Anti-Semitism (illustration)
Anti-Semitism (illustration)Israel news photo: archive

Violent extremism is at its highest level in Europe since World War II and is becoming the continent's top security threat, the European Union's executive body said Monday, according to AFP.

In a speech on the eve of talks on how to detect and prevent extremism, the EU's commissioner for home affairs Cecilia Malmstroem urged the EU "to stand up ... and protect our values that are now being challenged in many countries in Europe."

"We see a growth of extremism, xenophobia, anti-Semitism, hatred and nationalism," she said, according to AFP.

"Not since World War II have extreme and populist forces had so much influence on the national parliaments as they have today. In some countries even neo-Nazis have been elected," she added.

Should the trend continue, next year's European elections "might further strengthen these forces", threatening the entire European project, Malmstroem said.

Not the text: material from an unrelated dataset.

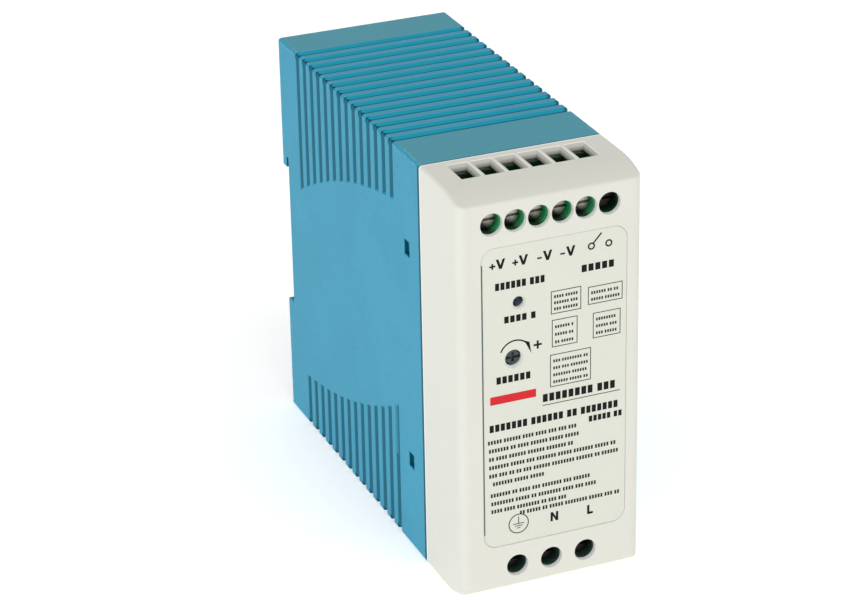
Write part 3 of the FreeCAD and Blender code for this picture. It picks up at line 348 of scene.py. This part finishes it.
def cover_white():
    """Warm white moulding with a fine grain and rubbed edges, painted shade down the wire entries and
    painted highlights on their rims, the hole walls and the rear edge.
    """
    paint = Paint("cover_white", COVER_WHITE, 0.5, specular=0.35)
    clouds = paint.noise(11 * MM, 3.0)
    fine = paint.noise(0.24 * MM, 2.0)
    tone = paint.calc("ADD", paint.calc("MULTIPLY", clouds, 0.6), paint.calc("MULTIPLY", fine, 0.4))
    shade = paint.blend(tone, scaled(COVER_WHITE, 0.965), scaled(COVER_WHITE, 1.03))
    low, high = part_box("front_cover")
    lighter_edges = paint.all_of(edge_mask(paint, low, high, 1.0 * MM), paint.rise(clouds, 0.4, 0.7), 0.5)
    shade = paint.blend(lighter_edges, shade, COVER_WORN)

    x, y, z = paint.split(paint.place())
    across = paint.calc("ABSOLUTE", x)
    down = paint.calc("SUBTRACT", HALF.z, paint.calc("ABSOLUTE", paint.calc("SUBTRACT", z, CENTRE.z)))
    in_entry = wire_entry(paint, across, y, down)
    # Painted highlights: a thin line round the top of each wire entry, the walls of the holes through the
    # front and the cover's rear edge
    entry_highlight = paint.all_of(in_entry, paint.rise(down, ENTRY_HIGHLIGHT_DEPTH + 0.01 * MM, ENTRY_HIGHLIGHT_DEPTH - 0.01 * MM))
    rear_edge_highlight = paint.rise(y, SEAM - 0.75 * MM, SEAM - 0.65 * MM)
    rim = paint.calc("MAXIMUM", entry_highlight, hole_wall(paint, across, y, down))
    rim = paint.calc("MAXIMUM", rim, rear_edge_highlight)
    # Painted shade, darker further down inside the wire entries
    entry_shade = paint.all_of(in_entry, paint.rise(down, 0.7 * MM, 1.9 * MM))
    shade = paint.blend(entry_shade, shade, ENTRY_SHADE)
    paint.set("Base Color", paint.blend(rim, shade, COVER_HIGHLIGHT))
    paint.set("Roughness", paint.node("MapRange", "Result", Value=tone, To_Min=0.42, To_Max=0.6))
    paint.set("Normal", paint.bump(fine, 0.010 * MM))
    return paint


def label_print():
    """Printed film: smooth, a little glossier than the plastic, with a faint weave of its own."""
    colour = (0.71, 0.73, 0.635)
    paint = Paint("label_print", colour, 0.38, specular=0.4)
    clouds = paint.noise(6 * MM, 2.0)
    fine = paint.noise(0.12 * MM, 1.0)
    paint.set("Base Color", paint.blend(clouds, scaled(colour, 0.98), scaled(colour, 1.02)))
    paint.set("Roughness", paint.node("MapRange", "Result", Value=clouds, To_Min=0.32, To_Max=0.46))
    paint.set("Normal", paint.bump(fine, 0.003 * MM))
    return paint


def ink(name, colour):
    """Printing ink, thin and slightly uneven."""
    paint = Paint(name, colour, 0.55, specular=0.15)
    spots = paint.noise(0.15 * MM, 2.0)
    paint.set("Base Color", paint.blend(spots, scaled(colour, 0.8), scaled(colour, 1.4)))
    paint.set("Roughness", paint.node("MapRange", "Result", Value=spots, To_Min=0.38, To_Max=0.55))
    return paint


# ---------- terminals and latch ----------

def latch_black():
    return moulded("latch_black", (0.02, 0.02, 0.022), 0.45, grain=0.2 * MM, relief=0.02 * MM)


def spring_steel():
    return metal("spring_steel", (0.42, 0.43, 0.45), 0.3)


POLE_PITCH = 5.08 * MM
POLE_LINE = 38.45 * MM
WIRE_WAY = 2.4 * MM
SIXTH_POLE = 2 * POLE_PITCH


def shade_poles(paint):
    """Paint shade on each output pole's lower left and its wire way, and paint the whole of the sixth pole
    dark.

    The input screws are far below the output poles, so they come out dark all over.
    """
    x, _, z = paint.split(paint.node("NewGeometry", "Position"))
    share = paint.calc("FRACT", paint.calc("DIVIDE", x, POLE_PITCH))
    across = paint.calc("MULTIPLY", paint.calc("SUBTRACT", share, 0.5), POLE_PITCH)
    level = paint.calc("SUBTRACT", z, CENTRE.z + POLE_LINE)
    lower_left = paint.rise(paint.calc("ADD", across, level), 0.2 * MM, -1.6 * MM)
    way = paint.rise(level, WIRE_WAY, WIRE_WAY + 0.6 * MM)
    sixth = paint.rise(x, SIXTH_POLE - 0.06 * MM, SIXTH_POLE + 0.04 * MM)
    dark = paint.calc("MAXIMUM", paint.calc("MAXIMUM", lower_left, way), sixth)
    lit = paint.shader.inputs["Base Color"].links[0].from_socket
    paint.set("Base Color", paint.blend(paint.calc("MULTIPLY", dark, 0.93), lit, (0.0, 0.0, 0.0)))


def block_green():
    """Green moulding, bright where the light reaches into the screw recesses, with painted shade where it
    does not.
    """
    paint = moulded("block_green", (0.016, 0.36, 0.115), 0.42)
    shade_poles(paint)
    return paint


def block_dark():
    return moulded("block_dark", (0.018, 0.05, 0.04), 0.4)


def screw_plated():
    """Zinc-plated slotted head, with the same painted shade as its pole."""
    paint = metal("screw_plated", (0.52, 0.47, 0.43), 0.34, lines=0.10 * MM)
    shade_poles(paint)
    return paint


def clamp_plated():
    return metal("clamp_plated", (0.58, 0.58, 0.56), 0.32, stretch=(1.0, 6.0, 1.0))


def bar_brass():
    return metal("bar_brass", (0.62, 0.58, 0.50), 0.28, stretch=(1.0, 1.0, 0.2))


# ---------- boards and components ----------

def board_laminate():
    """Green solder mask over tracks, with the weave of the glass showing through."""
    colour = (0.012, 0.11, 0.045)
    paint = Paint("board_laminate", colour, 0.32, specular=0.5)
    place = paint.place()
    weave = paint.cells(0.5 * MM, place)
    tracks = paint.rise(paint.noise(5 * MM, 0.0, place), 0.5, 0.52)
    base = paint.blend(weave, scaled(colour, 0.8), scaled(colour, 1.3))
    paint.set("Base Color", paint.blend(paint.calc("MULTIPLY", tracks, 0.55), base, (0.03, 0.22, 0.07)))
    paint.set("Normal", paint.bump(tracks, 0.03 * MM))
    return paint


def header_plastic():
    return moulded("header_plastic", (0.012, 0.012, 0.014), 0.5)


def pin_tinned():
    return metal("pin_tinned", (0.66, 0.65, 0.62), 0.25)


def insulation_film():
    """Milky film that lets some light through."""
    paint = moulded("insulation_film", (0.72, 0.72, 0.68), 0.35, relief=0.004 * MM)
    paint.set("Transmission Weight", 0.3)
    return paint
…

Tuesday's talks in Brussels, gathering home affairs ministers and counter-terror experts, will look at suggestions to combat extremism based on a Europe-wide Radicalization Awareness Network launched in September 2011.

The grassroots network aims to spot potential terror recruits, from hardline Islamists to far-right lone wolves.

It was set up after attacks in Madrid and London but also in the aftermath of Norway's "Lone Wolf" bombing and shooting rampage in 2011 by far-right extremist Anders Behring Breivik.

The comments came a day after International Holocaust Day was marked in countries around the world. A report prepared by Israel’s Ministry of Information and Diaspora found that in the past year there has been “an alarming rise in the number of terrorist attacks and attempted attacks against Jewish targets and an escalation in violent incidents against Jews throughout the world.”

The report indicates that in the past year there has been a rise in the number of terrorist acts and attempted attacks against Jewish targets, primarily by groups which identify with radical Islam and the extreme right. At the same time, the report found, there has also been an increase in the number of street attacks and incidents of verbal and physical violence against Jews, in Europe as well as in the U.S., Canada and Australia.

Yaakov Hagoel, who deals with anti-Semitic incidents for the World Zionist Organization, told Arutz Sheva on Sunday that he receives reports each day of anti-Semitic incidents occurring throughout the world.

Hagoel said that 2012 had been “a difficult year,” with incidents from small to large. “They range from seemingly small incidents, where children are unable to go to school or synagogue without being made fun of by others, to major incidents, like the recent attack on a synagogue in Toulouse, France.” Four Jews were murdered in that attack in March 2012.